Now, he is heading into his first World Baseball Classic as Team USA's captain.
Winning it would be a real achievement. But here is the uncomfortable truth for Yankees fans: another trophy that is not a World Series ring does not quiet the conversation. If anything, gold at the WBC would just add more weight to the question that follows Judge every October. He keeps stacking the resume and the Bronx drought keeps going.
That is not a knock on Judge. As we covered before , he is bringing the same leadership to Team USA that he carries in the Bronx every day. His approach has never been the problem.
In 2025, he was the best player on the field in October and the Yankees still lost to Toronto in the ALDS. The year before, they lost the World Series to the Dodgers in five games.
So if he comes back with a gold medal around his neck, the bar for October only goes higher. Then a WBC champion, three-time MVP, batting title winner who still has no ring becomes an even bigger story going into 2027. Every achievement would just raise the stakes higher.
What the 2026 Yankees Need Around Aaron Judge

Which brings us to the team he is coming back to after March 17. The Yankees had a quiet offseason by any standard.
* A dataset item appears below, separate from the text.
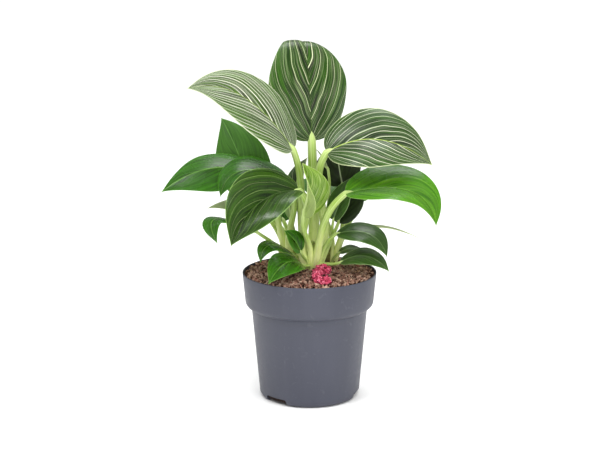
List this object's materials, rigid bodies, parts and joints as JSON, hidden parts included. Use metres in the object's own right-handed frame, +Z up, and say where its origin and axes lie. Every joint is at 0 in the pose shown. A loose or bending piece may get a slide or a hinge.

Their biggest move was re-signing Cody Bellinger to a five-year, $162.5 million deal. Trent Grisham accepted his qualifying offer. Paul Goldschmidt came back on a one-year deal. Ryan Weathers came over from Miami. That is largely it.
Fans have been frustrated, and fair enough. But there is a case for running it back. This group has real chemistry, they know each other, and the ALDS loss had more to do with execution than roster construction.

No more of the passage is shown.